REQUIRED TASK:
Print, without altering anything, the lines from the one that holds "Continue the OpenSCAD" to the one that holds "silicone pad, die", inclusive. No other lines belong in the output.

## BEGIN

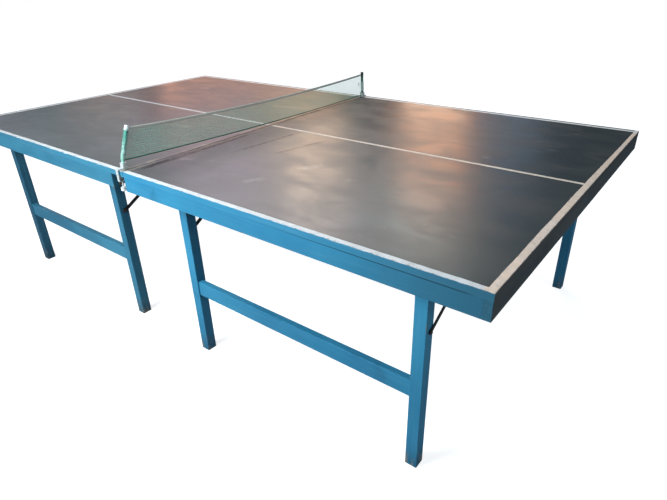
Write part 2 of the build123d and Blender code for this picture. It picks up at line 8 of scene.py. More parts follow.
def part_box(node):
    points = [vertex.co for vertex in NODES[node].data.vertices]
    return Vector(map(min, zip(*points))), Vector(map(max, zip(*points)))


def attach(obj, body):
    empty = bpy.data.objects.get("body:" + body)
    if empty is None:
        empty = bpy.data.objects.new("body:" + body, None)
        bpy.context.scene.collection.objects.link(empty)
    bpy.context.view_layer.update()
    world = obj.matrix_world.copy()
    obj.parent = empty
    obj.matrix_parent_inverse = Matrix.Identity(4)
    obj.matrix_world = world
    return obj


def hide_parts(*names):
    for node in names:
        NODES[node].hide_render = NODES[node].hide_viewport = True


# Looks of the ping pong table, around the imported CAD. Metres, in the CAD's own frame:
# +X along the table, +Y across it (front is -Y), +Z up, floor at Z = 0.
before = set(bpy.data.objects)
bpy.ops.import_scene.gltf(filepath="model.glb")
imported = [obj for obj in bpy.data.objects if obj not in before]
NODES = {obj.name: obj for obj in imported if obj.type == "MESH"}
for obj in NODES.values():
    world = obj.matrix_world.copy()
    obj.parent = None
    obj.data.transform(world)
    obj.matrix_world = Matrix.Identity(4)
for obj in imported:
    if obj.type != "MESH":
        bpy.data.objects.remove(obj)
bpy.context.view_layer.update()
RNG = random.Random(7)
X_AXIS = Vector((1, 0, 0))

# ---------------------------------------------------------------- sizes, in metres

# Widths of the painted lines. Those along the rear and the left end stand in from the edge.
SIDE_LINE = 0.017
END_LINE = 0.0205
CENTRE_LINE = 0.0155
REAR_LINE = 0.019
LINE_INSET = 0.015
# Strips beside the joint whose paint is rubbed away.
LEFT_RUB = 0.022
RIGHT_RUB = 0.012
# Netting.
NET_PITCH = 0.0075
THREAD_RADIUS = 0.00056
THREAD_SIDES = 5
KNOT_RADIUS = 0.00105
KNOT_SLIP = NET_PITCH * 0.05
NET_WAVE = 0.0022
# Tape along its top, cord along its bottom.
TAPE_HEIGHT = 0.010
TAPE_HALF = 0.0014
STITCHES = 300
STITCH_RADIUS = 0.00028
STITCH_RISE = 0.0026
CORD_STRAND_RADIUS = 0.00135
CORD_STRAND_OFFSET = 0.00115
CORD_DROP = 0.0025
CORD_PITCH = 0.013
# Posts and what is drawn over them.
POST_BEND_Z = 0.790
SLEEVE_RADIUS = 0.0078
SLEEVE_CLOTH = 0.0007
LOOP_RADIUS = SLEEVE_RADIUS + 0.0013
LOOP_ROWS = 13
TAG_WIDTH = 0.011
TAG_CLOTH = 0.0004


# ---------------------------------------------------------------- shader helpers

EVEN = (1, 1, 1)


class Shader:
    """Node tree of one material. Every input may be a socket or a plain value."""

    def __init__(self, name):
        self.material = bpy.data.materials.new(name)
        self.material.use_nodes = True
        self.tree = self.material.node_tree
        self.bsdf = self.tree.nodes["Principled BSDF"]
        self.place = self.tree.nodes.new("ShaderNodeTexCoord").outputs
        self.point = self.place["Object"]
        self.parts = None
        self.faces = None

    def feed(self, socket, value):
        """Links a socket's value, or sets a plain one."""
        if isinstance(value, bpy.types.NodeSocket):
            self.tree.links.new(value, socket)
        else:
            socket.default_value = value

    def node(self, kind, *values, **settings):
        """New node with its settings, its first inputs fed with the values."""
        made = self.tree.nodes.new("ShaderNode" + kind)
        for key, value in settings.items():
            setattr(made, key, value)
        for socket, value in zip(made.inputs, values):
            self.feed(socket, value)
        return made

    def math(self, operation, *values, clamp=False):
        return self.node("Math", *values, operation=operation, use_clamp=clamp).outputs[0]

    def vector(self, operation, *values):
        return self.node("VectorMath", *values, operation=operation).outputs[0]

    def xyz(self):
        """The point being shaded, as x, y and z."""
        if self.parts is None:
            self.parts = self.node("SeparateXYZ", self.point).outputs
        return self.parts

    def facing(self):
        """The way the surface faces, as x, y and z."""
        if self.faces is None:
            self.faces = self.node("SeparateXYZ", self.place["Normal"]).outputs
        return self.faces

    def noise(self, scale, detail=3.0, rough=0.55, stretch=EVEN, shift=(0, 0, 0), warp=0.0):
        """Cloudy noise. A small stretch along an axis draws the texture out along it."""
        at = self.vector("MULTIPLY", self.point, stretch)
        at = self.vector("ADD", at, shift)
        made = self.node("TexNoise")
        settings = {"Vector": at, "Scale": scale, "Detail": detail, "Roughness": rough, "Distortion": warp}
        for key, value in settings.items():
            self.feed(made.inputs[key], value)
        return made.outputs[0]

    def cells(self, scale, stretch, shift=(0, 0, 0)):
        """Distance to the point of the nearest cell, and that cell's own random colour."""
        made = self.node("TexVoronoi", feature="F1")
        at = self.vector("MULTIPLY", self.vector("ADD", self.point, shift), stretch)
        self.feed(made.inputs["Vector"], at)
        self.feed(made.inputs["Scale"], scale)
        return made.outputs["Distance"], made.outputs["Color"]

    def fade(self, value, low, high, first=0.0, last=1.0):
        """Smooth step: first below low, last above high."""
        made = self.node("MapRange", interpolation_type="SMOOTHSTEP")
        for i, v in enumerate((value, low, high, first, last)):
            self.feed(made.inputs[i], v)
        return made.outputs[0]

    def mix(self, factor, a, b):
        made = self.node("Mix", data_type="RGBA")
        self.feed(made.inputs[0], factor)
        self.feed(made.inputs[6], a)
        self.feed(made.inputs[7], b)
        return made.outputs[2]

    def times(self, a, b):
        return self.math("MULTIPLY", a, b)

    def bump(self, height, distance):
        made = self.node("Bump")
        self.feed(made.inputs["Distance"], distance)
        self.feed(made.inputs["Height"], height)
        return made.outputs[0]

    def finish(self, colour, roughness, normal=None, **fixed):
        """Feeds the surface shader and returns the material. Fixed inputs are named with underscores."""
        self.feed(self.bsdf.inputs["Base Color"], colour)
        self.feed(self.bsdf.inputs["Roughness"], roughness)
        if normal is not None:
            self.feed(self.bsdf.inputs["Normal"], normal)
        for key, value in fixed.items():
            self.bsdf.inputs[key.replace("_", " ")].default_value = value
        return self.material


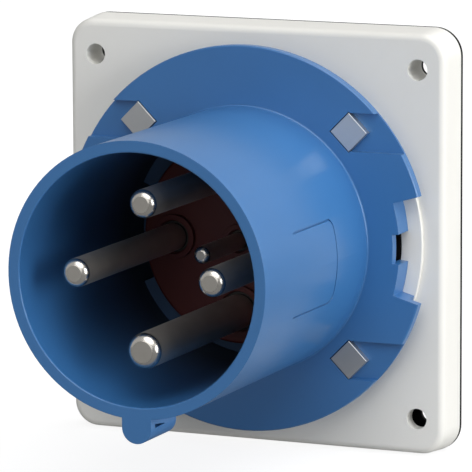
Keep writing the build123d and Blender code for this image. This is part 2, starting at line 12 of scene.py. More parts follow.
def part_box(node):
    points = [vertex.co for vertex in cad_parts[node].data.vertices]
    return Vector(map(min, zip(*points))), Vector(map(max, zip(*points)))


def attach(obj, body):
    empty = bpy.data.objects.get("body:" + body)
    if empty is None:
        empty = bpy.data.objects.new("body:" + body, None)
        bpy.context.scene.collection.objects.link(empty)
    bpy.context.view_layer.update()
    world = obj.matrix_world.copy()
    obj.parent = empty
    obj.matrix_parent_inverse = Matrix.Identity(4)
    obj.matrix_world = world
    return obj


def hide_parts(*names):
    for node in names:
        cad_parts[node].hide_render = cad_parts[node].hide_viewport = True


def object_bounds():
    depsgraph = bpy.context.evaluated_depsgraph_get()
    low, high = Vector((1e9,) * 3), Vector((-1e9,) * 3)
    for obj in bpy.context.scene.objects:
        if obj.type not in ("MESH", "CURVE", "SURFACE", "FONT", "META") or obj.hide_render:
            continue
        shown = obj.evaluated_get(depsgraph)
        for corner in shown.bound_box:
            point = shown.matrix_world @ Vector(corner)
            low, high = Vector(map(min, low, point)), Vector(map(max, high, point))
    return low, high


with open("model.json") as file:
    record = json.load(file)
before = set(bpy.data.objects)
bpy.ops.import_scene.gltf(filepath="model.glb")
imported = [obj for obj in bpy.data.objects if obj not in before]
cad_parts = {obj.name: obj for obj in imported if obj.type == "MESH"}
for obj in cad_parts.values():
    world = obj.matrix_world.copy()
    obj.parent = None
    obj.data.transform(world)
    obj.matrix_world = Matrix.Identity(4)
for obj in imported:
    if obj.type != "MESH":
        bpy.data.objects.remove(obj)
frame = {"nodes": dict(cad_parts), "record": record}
cad_box = [list(corner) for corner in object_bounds()]

bl_info = {
    "name": "Pin and Sleeve Inlet Looks",
    "version": (1, 0, 0),
    "blender": (4, 5, 0),
    "location": "3D View > Sidebar > Inlet",
    "description": "Finishes, small fittings and a plain stage for a pin and sleeve inlet",
    "category": "Object",
}

BODY = "root"
CLAMP_NUMBERS = (1, 2, 3, 4)
SLOT_NODES = {}
for entry in frame["record"]["subparts"]:
    SLOT_NODES.setdefault(entry["material_slot"], []).append(entry["node"])

# The camera's frame, in picture points and in millimetres.
FRAME_PIXELS = 472
SENSOR_WIDTH = 36.0

# Where each lamp stands, seen from the object: x to the right, y to the back, z up.
LAMP_PLACES = {
    "side": (1.0, -0.2, 0.12),
    "rear": (0.95, 0.3, 0.2),
    "top": (0.2, -0.53, 0.82),
    "high": (0.3, 0.3, 0.9),
    "front": (0.0, -0.95, 0.3),
}

# Y of the sleeve's mouth and of the carrier's raised rings.
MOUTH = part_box("plug_collar")[0].y
CARRIER_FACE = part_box("contact_carrier")[0].y

# Spans over which a mask goes from nothing to all of it, or back.
# Y of a direction in the backdrop, from well inside the cone straight in front to its edge.
FRONT_CONE = (-0.88, -0.72)
# Y of the normal of a surface that faces straight out of the sleeve, and just past its rounded edge.
FACED_END = (-0.998, -0.985)
# Y of the normal at the start of a pin's rounding, and on its side.
TURNED_SIDE = (-0.25, -0.05)
# Y at the carrier's face, and just behind it, where the pins in the carrier's bores get painted shade.
PIN_FOOT = (CARRIER_FACE, CARRIER_FACE + 0.0005)
# Y in the sleeve's bore, from where the painted shade starts to get dark to where it is darkest.
BORE_DEPTH = (MOUTH + 0.0135, CARRIER_FACE)
# Distance from the sleeve's axis, from the bore's side of the wall to the middle of the wall.
BORE_EDGE = (0.0354, 0.0364)

# Cells a metre of the noise in each finish, along x, y and z where they differ.
CLOUD_CELLS = 55.0
PIT_CELLS = 5200.0
FLOW_CELLS = (90.0, 9.0, 90.0)
RING_CELLS = (40.0, 4200.0, 40.0)
PLATING_CELLS = 160.0
FIBRE_CELLS = 900.0
# Tone of the plating and roughness of the paper, each from the least to the most.
PLATING_TONE = (0.90, 1.08)
PAPER_ROUGHNESS = (0.85, 0.95)
# How much of the bore's painted shade a surface gets that faces straight out of it.
SHELF_SHADE = 0.72
# How much rougher the skin is where the painted shade is full.
SHADED_MATT = 0.5
WHITE = (1.0, 1.0, 1.0, 1.0)

# Fineness of the fittings: rows for each turn of thread, along a nut's chamfer and round a wire's edge.
THREAD_ROWS = 8
CHAMFER_ROWS = 7
WIRE_EDGE_POINTS = 4
SHARP_FROM = math.radians(28)


# Sizes and colours that a user would change


def colour(name, description, default):
    """A colour of one finish, as linear red, green and blue."""
    return FloatVectorProperty(
        name=name, description=description, subtype="COLOR", size=3, min=0, max=1, default=default
    )


def share(name, description, default):
    """A plain number from 0 to 1."""
    return FloatProperty(name=name, description=description, min=0, max=1, default=default)


def level(name, description, default):
    """A number from 0 up."""
    return FloatProperty(name=name, description=description, min=0, default=default)


def length(name, description, default):
    """A length in metres."""
    return FloatProperty(
        name=name,
        description=description,
        subtype="DISTANCE",
        unit="LENGTH",
        min=0,
        precision=5,
        default=default,
    )


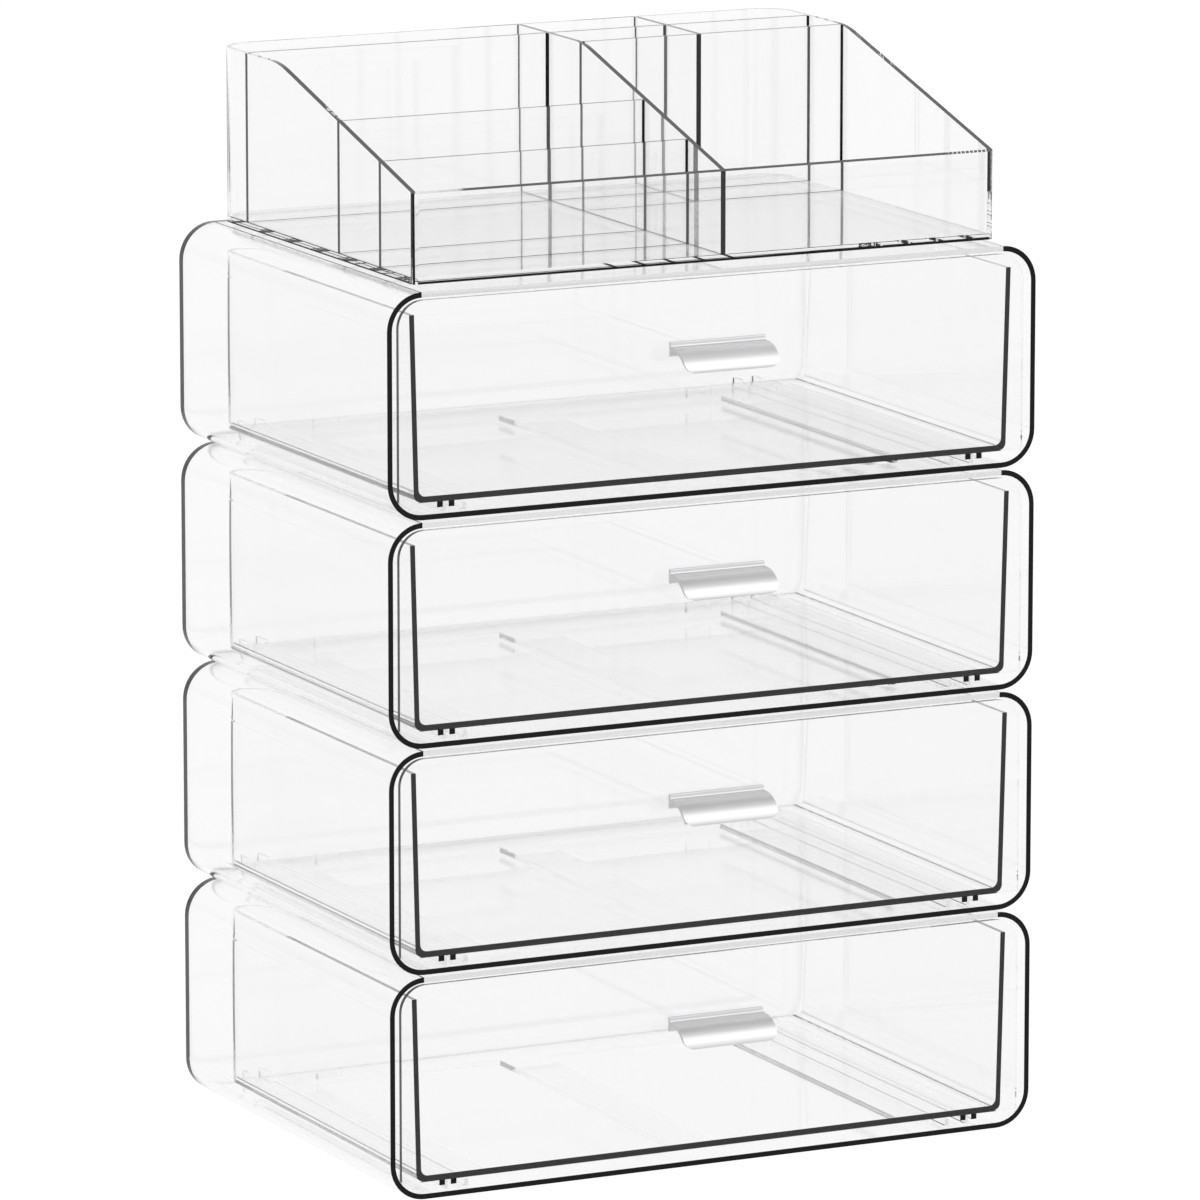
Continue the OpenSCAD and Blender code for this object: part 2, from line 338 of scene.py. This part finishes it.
@dataclass(frozen=True)
class ClearSilicone:
    """Clear silicone pad, die cut from sheet: see-through like acrylic, with a slightly dull skin."""

    name: str
    colour: str = "#FDFDFD"
    roughness: float = 0.02
    ior: float = 1.41
    grain_mm: float = 0.6
    grain_depth_mm: float = 0.01
    grain_strength: float = 0.3

    def build(self) -> bpy.types.Material:
        """Builds the finish.

        Returns:
            The material.
        """
        material, tree, out = new_material(self.name)
        place = add_node(tree, "ShaderNodeTexCoord")
        # A soft pad's skin is faintly pebbled, which blurs what shows through it.
        grain = add_node(
            tree,
            "ShaderNodeTexNoise",
            {"Scale": 1 / (self.grain_mm * MM), "Detail": 2.0},
            {"Vector": place.outputs["Object"]},
        )
        bump = add_node(
            tree,
            "ShaderNodeBump",
            {"Strength": self.grain_strength, "Distance": self.grain_depth_mm * MM},
            {"Height": grain.outputs["Fac"]},
        )
        pad = add_node(
            tree,
            "ShaderNodeBsdfPrincipled",
            {
                "Base Color": linear(self.colour),
                "Roughness": self.roughness,
                "Transmission Weight": 1.0,
                "IOR": self.ior,
            },
            {"Normal": bump.outputs["Normal"]},
        )
        tree.links.new(pad.outputs[0], out.inputs["Surface"])
        return material


@dataclass(frozen=True)
class FoamTape:
    """Double-sided acrylic foam tape: grey-white, dull, with fine closed cells."""

    name: str
    colour: str = "#D2D3D3"
    cell_colour: str = "#BFC1C1"
    roughness: float = 0.8
    cell_mm: float = 0.3
    cell_depth_mm: float = 0.03
    cell_strength: float = 0.4

    def build(self) -> bpy.types.Material:
        """Builds the finish.

        Returns:
            The material.
        """
        material, tree, out = new_material(self.name)
        place = add_node(tree, "ShaderNodeTexCoord")
        # The foam's cells show as fine specks, here about three times as coarse as real ones.
        cells = add_node(
            tree,
            "ShaderNodeTexVoronoi",
            {"Scale": 1 / (self.cell_mm * MM)},
            {"Vector": place.outputs["Object"]},
        )
        shade = add_node(
            tree,
            "ShaderNodeMix",
            {"data_type": "RGBA", "A": linear(self.cell_colour), "B": linear(self.colour)},
            {0: cells.outputs["Distance"]},
        )
        bump = add_node(
            tree,
            "ShaderNodeBump",
            {"Strength": self.cell_strength, "Distance": self.cell_depth_mm * MM},
            {"Height": cells.outputs["Distance"]},
        )
        foam = add_node(
            tree,
            "ShaderNodeBsdfPrincipled",
            {"Roughness": self.roughness},
            {"Base Color": shade.outputs["Result"], "Normal": bump.outputs["Normal"]},
        )
        tree.links.new(foam.outputs[0], out.inputs["Surface"])
        return material


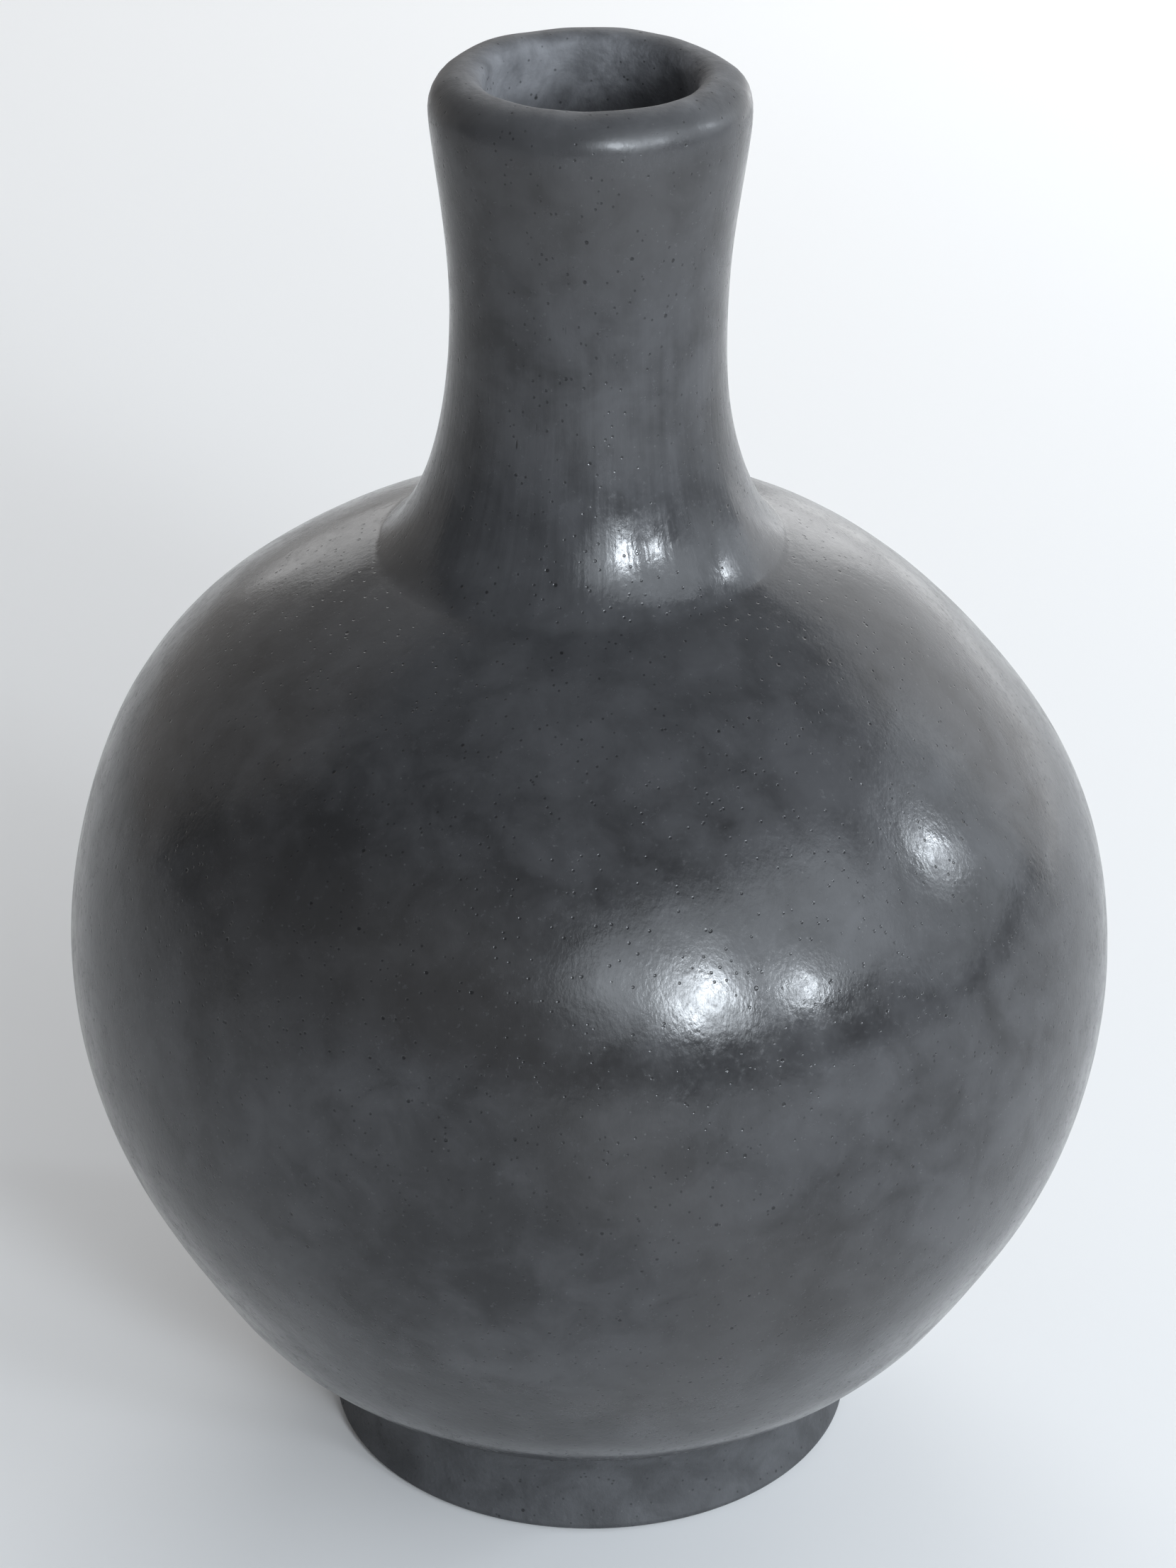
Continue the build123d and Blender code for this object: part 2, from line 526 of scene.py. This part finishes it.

## END

THE ANSWER:
Continue the OpenSCAD and Blender code for this object: part 2, from line 338 of scene.py. This part finishes it.
@dataclass(frozen=True)
class ClearSilicone:
    """Clear silicone pad, die cut from sheet: see-through like acrylic, with a slightly dull skin."""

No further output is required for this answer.